At Soujourner, Kelly is contacted via her radio hotline by a cosmonaut from the Mars-94 shuttle, who informs her that his comrades are about to do something extremely dangerous to win the space race by any means necessary. Before she could enquire for any more details, her communication with the cosmonaut was cut off. We immediately saw the NERVA engines of the Mars-94 give a significant boost, as remarked by Ed when he saw them change their heading and velocity spike. Aleida in the Mars Mission Control sees them attempting a midcourse burn and boosting their thrusters over 20%, which Margo remarks could shut their engine down, much to the surprise of the rest of Mars Mission Control, but not to the surprise of the viewers. Phoenix, meanwhile, is worried that if they maintain this burn, Mars 94 could beat Sojourner to Mars by three days, winning the race and putting Phoenix dead last. But the midcourse burn stops abruptly (as Margo predicted, unsurprisingly), which prompts Ellen to contact the Russian ambassador, knowing full well that the Soviets would never admit to an engine failure. As suspected, the NERVA engines are in complete meltdown, and the Mars-94 has 72 hours before nuclear contamination could kill everyone inside. Without missing a beat, Ed, who had been conferring with Dani, takes up the offer to rescue the Russians, citing their humongous spaceship as having enough space to accommodate more souls than the Soujourner. When Danny tries to deflect the responsibility to Soujourner, Ed reminds him that if Phoenix had been in the same bind, they would have wanted the same consideration as the Russians now. However, the law of the sea may be a requirement for astronauts, but not for wealthy millionaire groups, as represented by Ayesa, who, while pretending to discuss the situation, manipulates them into accepting his proposal of letting NASA take over the responsibility while they continue on the race. Karen knows full well that NASA won’t have enough fuel to continue on the journey to Mars, and she realises that Dev knew it too. Meanwhile, upon hearing Dev’s decision, Ed, in a typical maverick fashion, chooses to ignore the order and instructs the crew to go after the Russian vessel, only to realise that Dev had just locked Ed out of his spacecraft by shutting down the manual control of the engine. Phoenix was going nowhere.

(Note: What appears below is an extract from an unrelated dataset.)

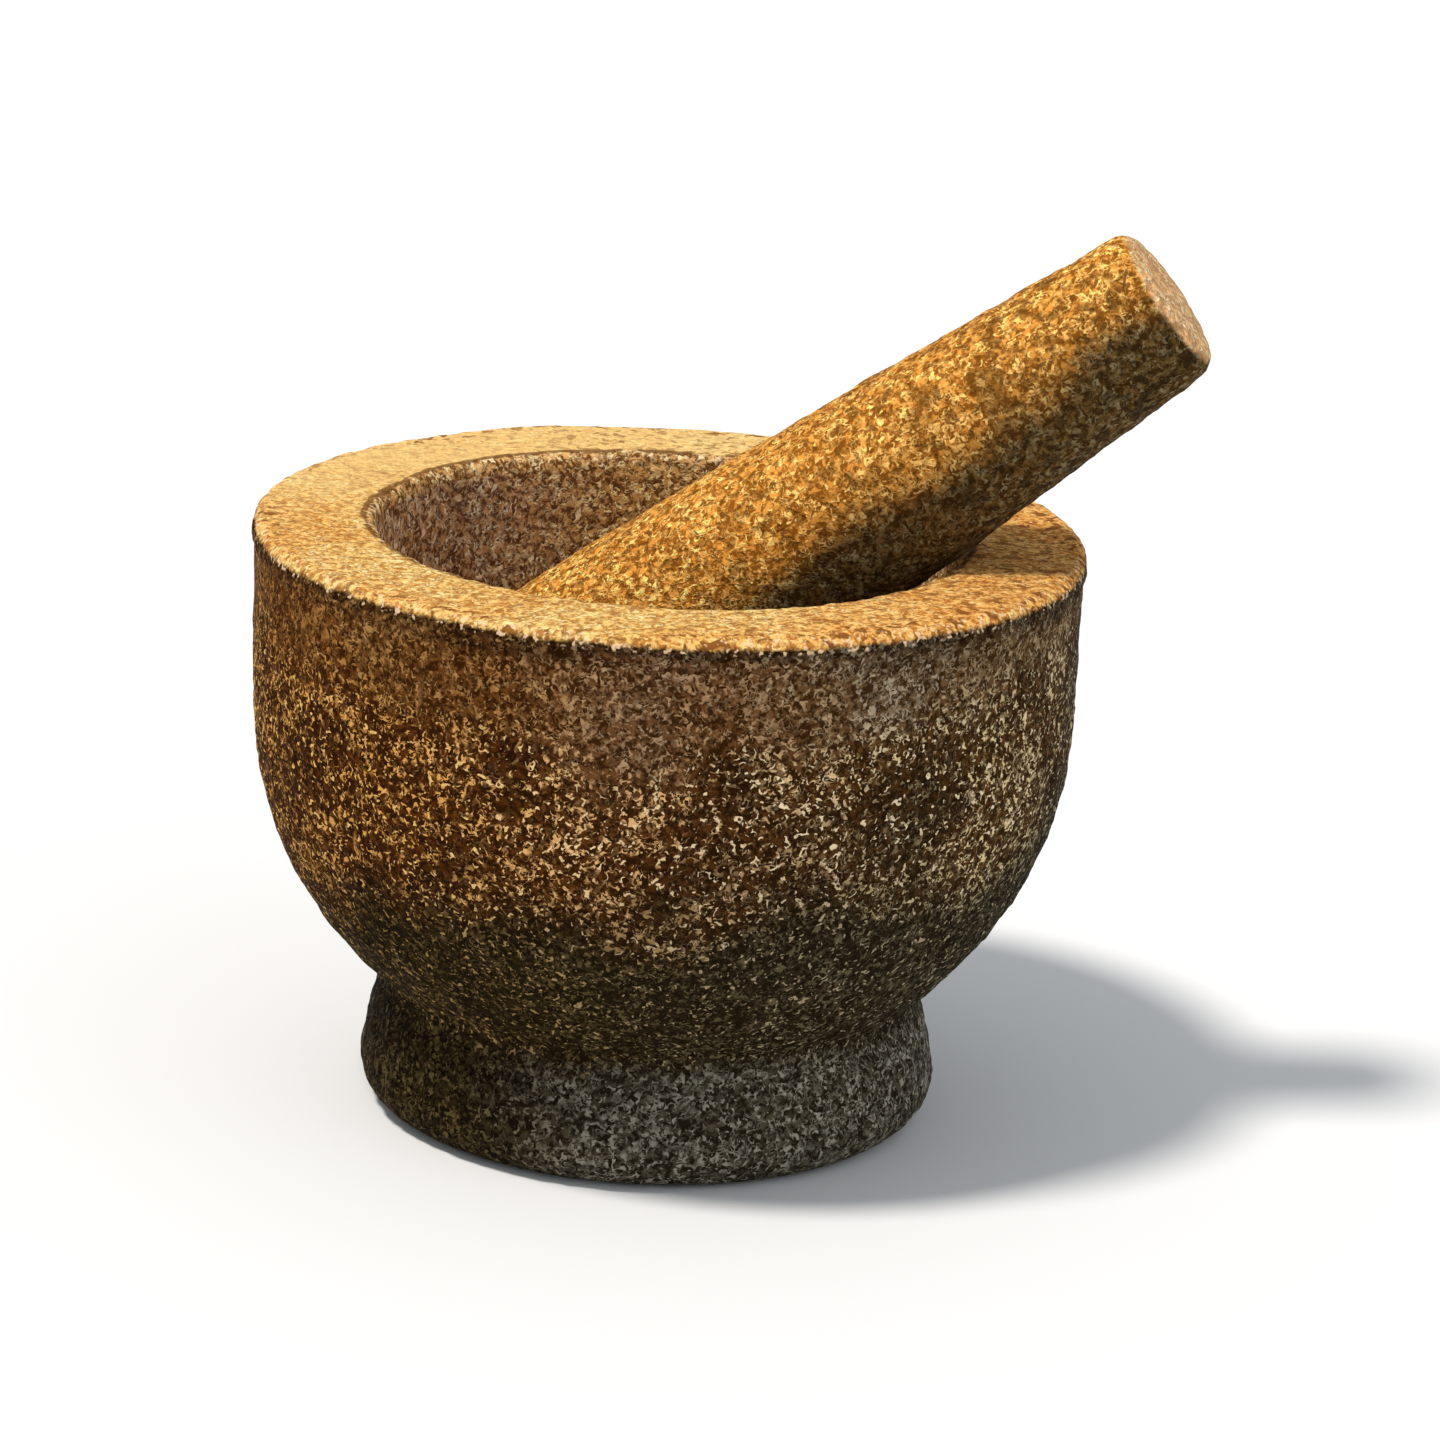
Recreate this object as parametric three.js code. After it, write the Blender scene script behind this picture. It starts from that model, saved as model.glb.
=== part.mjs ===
// A granite molcajete: a footed mortar turned from one block of stone, and the loose
// pestle that leans in it. Millimetres, +Z up, origin at the centre of the foot's base,
// +X towards the side that the pestle's handle leans over.

import { Group, LatheGeometry, Mesh, MeshStandardMaterial, Path, Quaternion, Vector3 } from 'three';

// ---- driving dimensions ----

const BOWL_RADIUS = 77.5; // over the rim, a six inch class mortar
const BOWL_HEIGHT = 112;
const CAVITY_DEPTH = 72;
const PESTLE_LENGTH = 167.5;
const PESTLE_TILT = 38.1; // degrees between the pestle's axis and the table
const PESTLE_YAW = -5; // degrees, the handle's heading about the bowl's axis
const HANDLE_END = new Vector3( 89.5, - 14.3, 163.8 ); // centre of the handle's end face

// ---- stations that follow from them ----

const foot = {
	radius: 54.4, // at the top of the base rounding
	rounding: 8,
	shoulder: 22, // height where the side starts to pull in to the neck
};
const neck = { radius: 50.3, height: 25 };
const belly = {
	radius: BOWL_RADIUS - 0.7,
	start: 28.5, // height where the cove above the neck ends
	top: 87, // height where the belly becomes the upright wall
};
const rim = {
	rounding: 2.4, // outer edge
	lip: 0.5, // how far the dressed edge stands proud of the wall
	lipHeight: 5,
};
const cavity = {
	wallRadius: 54.3,
	floorRadius: 52.4, // where the wall turns into the rounded floor
	mouthRounding: 2.5,
	floorHeight: BOWL_HEIGHT - CAVITY_DEPTH,
	roundHeight: 48, // how far up from the floor the round part reaches
};
const pestle = {
	handleRadius: 15.2,
	handleRounding: 4.5,
	endDome: 0.8,
	headRadius: 22.2,
	headLength: 21.5, // of the rounded grinding end
	swell: 20.4, // radius that the tapered side is drawn towards, half way along
};

// ---- fineness of the turned surfaces ----

const MORTAR_SEGMENTS = 64;
const MORTAR_STEP = 5.5; // longest step along the outline
const PESTLE_SEGMENTS = 40;
const PESTLE_STEP = 7;

const quarterTurn = Math.PI / 2;

// Points along an outline: straight runs keep their two ends, and round runs are divided
// into at least four steps, no longer than the one given.
function outlinePoints( outline, step ) {

	const points = [ outline.curves[ 0 ].getPoint( 0 ) ];
	for ( const run of outline.curves ) {

		const divisions = run.isLineCurve ? 1 : Math.max( 4, Math.ceil( run.getLength() / step ) );
		for ( let i = 1; i <= divisions; i ++ ) points.push( run.getPointAt( i / divisions ) );

	}

	return points;

}

// A solid turned about +Z from an outline of radius and height that starts and ends on the axis.
function turned( outline, step, segments ) {

	const points = outlinePoints( outline, step );
	points[ 0 ].x = 0;
	points[ points.length - 1 ].x = 0;
	return new LatheGeometry( points, segments ).rotateX( quarterTurn );

}

// ---- the mortar: foot, neck, belly, flat rim and the cavity, cut from one block ----

function mortarOutline() {

	const outline = new Path().moveTo( 0, 0 );

	// flat base, with its edge rounded off
	const baseRadius = foot.radius - foot.rounding;
	outline.lineTo( baseRadius, 0 );
	outline.absarc( baseRadius, foot.rounding, foot.rounding, - quarterTurn, 0, false );

	// side of the foot, then the cove of the neck
	outline.bezierCurveTo(
		foot.radius - 0.6, 11,
		neck.radius + 3, 17,
		neck.radius + 0.9, foot.shoulder,
	);
	outline.bezierCurveTo(
		neck.radius + 0.2, foot.shoulder + 1.6,
		neck.radius - 0.6, neck.height + 0.8,
		neck.radius + 4, belly.start,
	);

	// belly, opening at 45 degrees and ending upright
	const opening = 16.3;
	outline.bezierCurveTo(
		neck.radius + 4 + opening, belly.start + opening,
		belly.radius, belly.top - 26.4,
		belly.radius, belly.top,
	);

	// upright wall, and the dressed edge that stands proud of it
	const lipStart = BOWL_HEIGHT - rim.lipHeight;
	outline.lineTo( BOWL_RADIUS - rim.lip, lipStart );
	outline.quadraticCurveTo( BOWL_RADIUS, lipStart + 0.6, BOWL_RADIUS, lipStart + 1.4 );
	outline.lineTo( BOWL_RADIUS, BOWL_HEIGHT - rim.rounding );
	outline.absarc( BOWL_RADIUS - rim.rounding, BOWL_HEIGHT - rim.rounding, rim.rounding, 0, quarterTurn, false );

	// flat rim, and the rounded edge of the mouth
	const mouth = cavity.wallRadius + cavity.mouthRounding;
	outline.lineTo( mouth, BOWL_HEIGHT );
	outline.absarc( mouth, BOWL_HEIGHT - cavity.mouthRounding, cavity.mouthRounding, quarterTurn, Math.PI, false );

	// cavity wall, drawing in a little, and the rounded floor
	const roundTop = cavity.floorHeight + cavity.roundHeight;
	outline.lineTo( cavity.floorRadius, roundTop );
	outline.absellipse( 0, roundTop, cavity.floorRadius, cavity.roundHeight, 0, - quarterTurn, true );

	return outline;

}

// ---- the pestle: a tapered stone handle that swells into a rounded head ----

// Height runs from the handle's end, at 0, to the tip of the head.
function pestleOutline() {

	const outline = new Path().moveTo( 0, 0 );
	const faceRadius = pestle.handleRadius - pestle.handleRounding;
	const roundingEnd = pestle.endDome + pestle.handleRounding;
	outline.quadraticCurveTo( faceRadius / 2, 0, faceRadius, pestle.endDome );
	outline.absarc( faceRadius, roundingEnd, pestle.handleRounding, - quarterTurn, 0, false );

	const headStart = PESTLE_LENGTH - pestle.headLength;
	outline.quadraticCurveTo( pestle.swell, ( roundingEnd + headStart ) / 2, pestle.headRadius, headStart );
	outline.absellipse( 0, headStart, pestle.headRadius, pestle.headLength, 0, quarterTurn, false );

	return outline;

}

// ---- materials ----

const mortarStone = new MeshStandardMaterial( { color: 0x6a5238, roughness: 0.92, metalness: 0 } );
const pestleStone = new MeshStandardMaterial( { color: 0xa67c46, roughness: 0.88, metalness: 0 } );

// ---- assembly ----

const mortar = new Mesh( turned( mortarOutline(), MORTAR_STEP, MORTAR_SEGMENTS ), mortarStone );
mortar.name = 'mortar';

const tejolote = new Mesh( turned( pestleOutline(), PESTLE_STEP, PESTLE_SEGMENTS ), pestleStone );
tejolote.name = 'pestle';

// The pestle lies on the mouth's edge with its head against the cavity wall, and its axis
// runs down from the end of the handle.
const tilt = PESTLE_TILT * Math.PI / 180;
const yaw = PESTLE_YAW * Math.PI / 180;
const downTheAxis = new Vector3(
	- Math.cos( tilt ) * Math.cos( yaw ),
	- Math.cos( tilt ) * Math.sin( yaw ),
	- Math.sin( tilt ),
);
tejolote.position.copy( HANDLE_END );
tejolote.quaternion.copy( new Quaternion().setFromUnitVectors( new Vector3( 0, 0, 1 ), downTheAxis ) );

const molcajete = new Group();
molcajete.add( mortar, tejolote );

export default molcajete;
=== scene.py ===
from math import cos, pi, radians, sin

import bpy
from mathutils import Matrix, Vector


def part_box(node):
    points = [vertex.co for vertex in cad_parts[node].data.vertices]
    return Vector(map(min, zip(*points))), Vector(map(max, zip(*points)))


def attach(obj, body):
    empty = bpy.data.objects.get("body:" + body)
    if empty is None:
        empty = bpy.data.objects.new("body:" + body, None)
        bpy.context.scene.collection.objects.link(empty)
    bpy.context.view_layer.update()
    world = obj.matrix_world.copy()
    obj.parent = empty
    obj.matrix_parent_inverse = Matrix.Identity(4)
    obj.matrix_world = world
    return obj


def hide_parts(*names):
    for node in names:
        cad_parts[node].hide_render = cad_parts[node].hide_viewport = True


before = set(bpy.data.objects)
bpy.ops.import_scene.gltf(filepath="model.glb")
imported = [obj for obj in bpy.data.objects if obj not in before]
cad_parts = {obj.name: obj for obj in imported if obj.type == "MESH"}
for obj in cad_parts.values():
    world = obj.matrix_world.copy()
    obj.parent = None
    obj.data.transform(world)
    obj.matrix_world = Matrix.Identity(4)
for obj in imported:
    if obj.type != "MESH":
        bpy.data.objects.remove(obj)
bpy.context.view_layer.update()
MM = 0.001


# ---- Camera and table ----
# The molcajete stands on a plain pale table. The camera looks across its rim from in front
# and a little above, and is rolled a touch.

LOOK_AT = Vector((10.9 * MM, 0, 74.8 * MM))
CAMERA_PITCH = radians(16.82)
CAMERA_ROLL = radians(2.975)
CAMERA_DISTANCE = 1066.3 * MM
CAMERA_LENS = 142.6
CLOSEST_SEEN = 50 * MM
TABLE_WIDTH = 40000 * MM
TABLE_COLOUR = (0.92, 0.925, 0.95, 1)
TABLE_ROUGHNESS = 0.8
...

And neither was Margo in this entire situation. With the responsibility effectively dumped on them, Margo tries to reason with Wilson to use her emergency powers and nationalise Helios to help, which Wilson staunchly refuses. She instead reminds Margo to lead by example and do the right thing. Soujourner and its crew did under Dani’s leadership, jokingly remarking that government employees wouldn’t have seen the prize money and that maybe the Russians might have awarded them a plaque for the rescue of their cosmonauts. As they plan an intercept burn while re-furling the solar sails back in, Dani tries to console Ed, understanding that the decision was out of his hands. As she expresses so succinctly, “I work for the United States of America, you work for an asshole.”

For All Mankind Season 3 Episode 4: Ending Explained

The newsreel remarks that the rescue operation would be the first time since the Apollo-Soyuz docking mission of 1988 that cosmonauts would set foot on an American spacecraft once the rescue is successful. Meanwhile, Dani carefully manoeuvres the Soujourner beside Mars-94, keeping a healthy distance beside them, and instructs her co-pilot to get a video of their LH2 valves to send to Houston, as the Russians use liquid hydrogen for fuel, which could come in handy for Soujourner to rejoin the race if they can access that from the Russians. As the Russians start climbing towards the Soujourner via tethers connected to Mars-94, one astronaut starts capturing video of the LH2 valves and sending them to Houston. As the downlink of video footage continues, Aleida realises that the heat from the nuclear engine could affect the liquid hydrogen, which would result in both the ships being taken out. Aleida instructs the communication team to warn Sojourner to cease all rescue operations and distance themselves from the Russian spaceship immediately. However, there is still a five-minute transmission delay. The warnings are thus effectively useless, leaving the crew of the Soujourner on their own. As the last cosmonaut makes its way to Soujourner, one of the LH2 valves bursts, leaking and causing the M-94 ship to topple over. The movement effectively crushes the astronaut who had been taking the video of the valves, kills the cosmonaut who had been hanging on the tether and moving towards Soujourner, while the astronaut coordinating the rescue sees the now loose tether moving towards him and cracking his helmet before the screen cuts to black.

For All Mankind Season 3 Episode 4 Review

It starts as a good-natured race with an ingenious streak shown by NASA in effectively overtaking Phoenix, but ends with Phoenix still at the front, with Soujourner barely managing to save the cosmonauts. In the next episode, we might see a conjoint operation between the USSR and the USA aboard the Sojourner, which is going to yield interesting results. On Earth, it is mostly a table-setter episode, with Wilson’s arc taking greater precedence and Margo’s secret slowly and steadily threatening to reveal itself. A much slower episode in the middle, with a fantastic beginning and a well-done terrifying cliffhanger.